Parmi ceux-ci, quinze dessins au crayon sur papier, de format égal – 56, 5 x 76, 5 cm – qui déploient un cortège d’autant de poètes latins, conçu, selon le texte d’accompagnement rédigé alors par l’artiste, comme un « défilé de masques » (figs. 3 et 4).
En fait un défilé de noms.
Des noms s’y inscrivent en effet dans le rectangle horizontal de la feuille. A deux reprises. Une première fois au-dessus du dessin, en grosses capitales de grand format, tracées au normographe et à l’envers. Une seconde fois en dessous, en petites lettres minuscules – comme une reprise en mineur. La forme du nom est d’abord latine : Titus Lucretius Carus, Quintus Horatius Flaccus, Aulus Albius Tibullus etc. puis, lors de la reprise en mineur, française : Lucrèce, Horace, Tibulle etc.
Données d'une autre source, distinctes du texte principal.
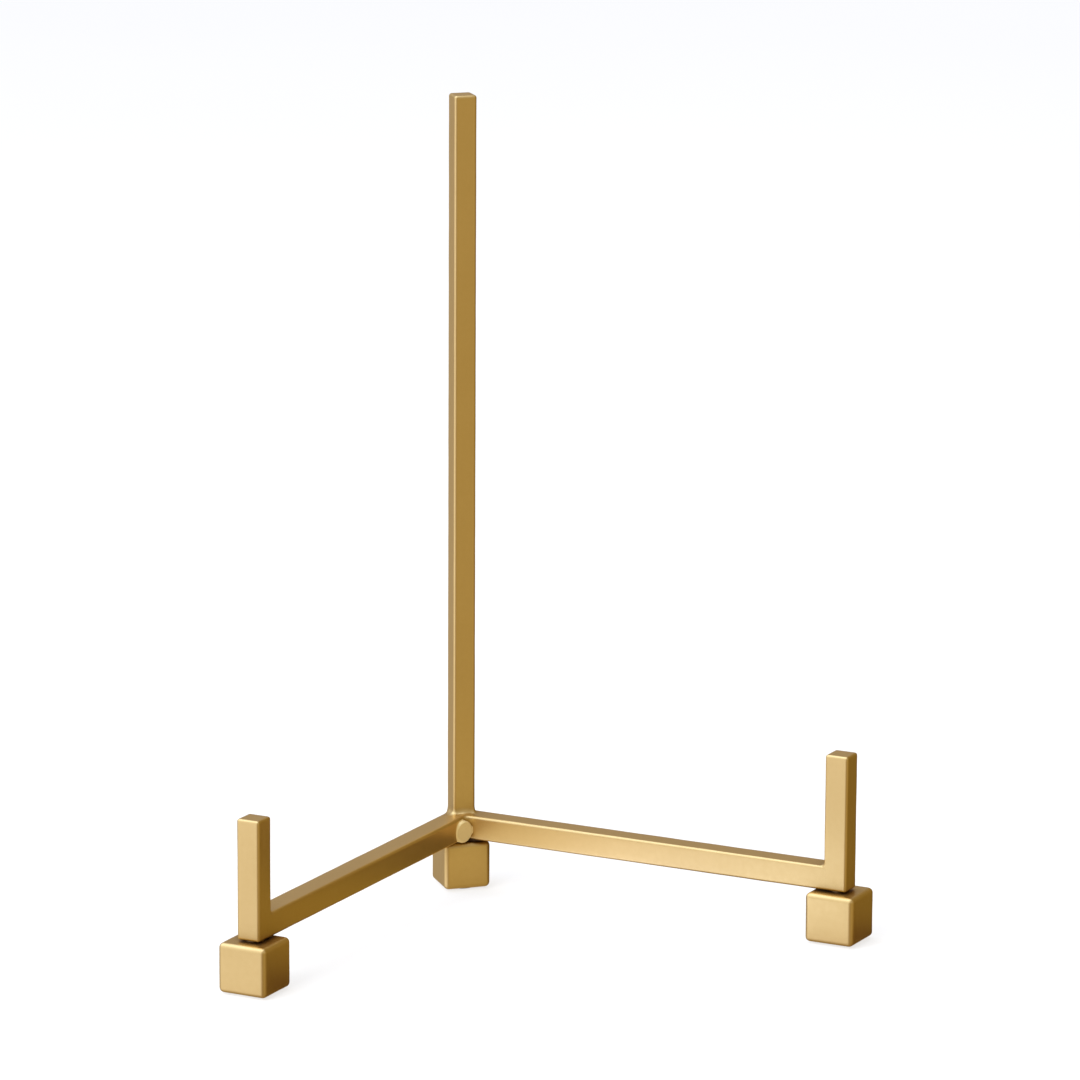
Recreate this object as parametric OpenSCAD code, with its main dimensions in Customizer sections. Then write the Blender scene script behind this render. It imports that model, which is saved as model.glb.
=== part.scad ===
// Tabletop display easel: an upright post and two splayed arms of square bar, each arm
// ending in a short lip, the whole standing on three block feet.
// Origin on the ground under the post's axis. +Z is up and the arms open towards -Y, the front.
// Left (-X) and right (+X) are as seen from the front.

/* [Bar stock] */
// Side of the square bar that the arms and lips are cut from
bar_w = 6.6; // [5.8:0.05:9]
// Side of the square bar that the post is cut from
post_w = 6.15; // [5.5:0.05:9]
// Radius along both bars' long edges
bar_edge_r = 0.75; // [0.2:0.05:0.9]

/* [Stand] */
// Top of the post above the underside of the arms
post_top = 204.5; // [120:0.5:320]
// Distance from the post's axis to each lip's axis
arm_reach = 113.8; // [60:0.1:180]
// Angle between the two arms, seen from above
splay = 90; // [75:1:110]

/* [Lips] */
// Top of the left lip above the underside of the arms
left_lip_top = 32.4; // [15:0.1:60]
// Top of the right lip above the underside of the arms
right_lip_top = 37.2; // [15:0.1:60]

/* [Feet] */
// Width of the foot under each lip
foot_w = 14; // [11:0.1:18]
// Height of the foot under each lip
foot_h = 13.4; // [11:0.1:18]
// Width of the back foot, under the corner of the arms
back_foot_w = 13; // [11:0.1:18]
// How much lower the back foot is than the others
back_foot_drop = 0.4; // [0:0.1:1.5]
// Radius along the feet's edges
foot_edge_r = 1.1; // [0.3:0.05:1.5]
// Space between each lip and its foot, filled by the stud's collar
neck_gap = 0.3; // [0.3:0.1:2]
// Diameter of the foot stud's collar
collar_d = 5.2; // [4.2:0.1:5.5]
// Diameter of the foot stud's threaded ends
stud_d = 3; // [2:0.1:3.5]
// Depth that the stud goes into the foot, and into the lip or the post
stud_engagement = 6; // [4:0.5:9]

/* [Pads] */
// Diameter of the pad under each foot
pad_d = 8.5; // [6:0.5:10]
// Thickness of the pad under each foot
pad_t = 0.5; // [0.4:0.1:1.5]

/* [Corner plug] */
// Diameter of the round plug in the inner corner of the arms
plug_d = 6.1; // [4:0.1:6.3]
// Chamfer round the plug's face
plug_chamfer = 0.4; // [0.2:0.05:1]
// How far the centre of the plug's face stands in front of the inner corner
plug_proud = 3; // [2.5:0.1:5]
// How far the centre of the plug's face lies to the left of the corner
plug_shift = 1.3; // [0:0.1:1.5]
// How far the plug's face is turned to the right
plug_turn = 24; // [0:1:25]
// How far the plug hangs below the underside of the arms
plug_hang = 0.3; // [0:0.05:0.9]

/* [Welds] */
// Leg of the weld round the foot of the post
post_weld_leg = 1.5; // [0.8:0.1:2]
// Leg of the weld between each arm and its lip
lip_weld_leg = 1.2; // [0.6:0.1:2]

/* [Hidden] */

$fn = 64;
arc_steps = 6;       // straight steps in each rounded corner of a bar or a foot
cut_margin = 1;      // how far a cutting shape runs past what it cuts
brass = [0.80, 0.65, 0.38];
steel = [0.70, 0.71, 0.72];
rubber = [0.16, 0.15, 0.14];

foot_base_z = pad_t;
foot_top_z = foot_base_z + foot_h;
back_foot_h = foot_h - back_foot_drop;
back_foot_top_z = foot_base_z + back_foot_h;
bar_base_z = foot_top_z + neck_gap;
bar_top_z = bar_base_z + bar_w;
half_splay = splay / 2;
flat_w = bar_w - 2 * bar_edge_r;             // flat part of an arm's side, between its rounded edges
post_flat_w = post_w - 2 * bar_edge_r;       // and of the post's side
arm_end = arm_reach - bar_w / 2;             // where the arm meets the lip's rear face
inner_corner = bar_w / 2 / sin(half_splay);  // from the post's axis to the corner of the V
corner_box = 4 * bar_w;                      // covers all of the corner, for cutting

// Points of a rectangle with rounded corners, centred on the origin.
function rounded_rectangle_points(width, height, radius) = [
    for (corner = [0:3], step = [0:arc_steps])
        let (
            turn = 90 * corner + 90 * step / arc_steps,
            side_x = (corner == 0 || corner == 3) ? 1 : -1,
            side_y = (corner < 2) ? 1 : -1
        )
        [
            side_x * (width / 2 - radius) + radius * cos(turn),
            side_y * (height / 2 - radius) + radius * sin(turn)
        ]
];

module rounded_rectangle(width, height, radius) {
    polygon(rounded_rectangle_points(width, height, radius));
}

// Square block standing on z = 0 with every edge rounded: one outline crossed from three directions.
module rounded_block(width, height, radius) {
    intersection() {
        linear_extrude(height)
            rounded_rectangle(width, width, radius);
        translate([0, width / 2, height / 2])
            rotate([90, 0, 0])
                linear_extrude(width)
                    rounded_rectangle(width, height, radius);
        translate([-width / 2, 0, height / 2])
            rotate([90, 0, 90])
                linear_extrude(width)
                    rounded_rectangle(width, height, radius);
    }
}

// Turns what stands on the +X axis to lie along the left (-1) or right (+1) arm.
module along_arm(side) {
    rotate([0, 0, side > 0 ? half_splay - 90 : -90 - half_splay]) children();
}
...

Elle est alors précédée de la mention « tracé ».
Ces noms inscrits, ces noms de morts, ne sont pas, dans leur première et monumentale apparition, sans évoquer l’inscription épigraphique, funéraire, et l’on pourrait regarder les quinze dessins comme une suite de pierres tombales. Le choix du terme « incisions » pour nommer la série vient d’ailleurs nourrir cet imaginaire en suggérant l’art du lapicide – si inciser est bien « entailler une matière servant de support pour inscrire un dessin » – et le commentaire de Titus-Carmel qui parle d’« inscription tombale » confirme cette possibilité de lecture.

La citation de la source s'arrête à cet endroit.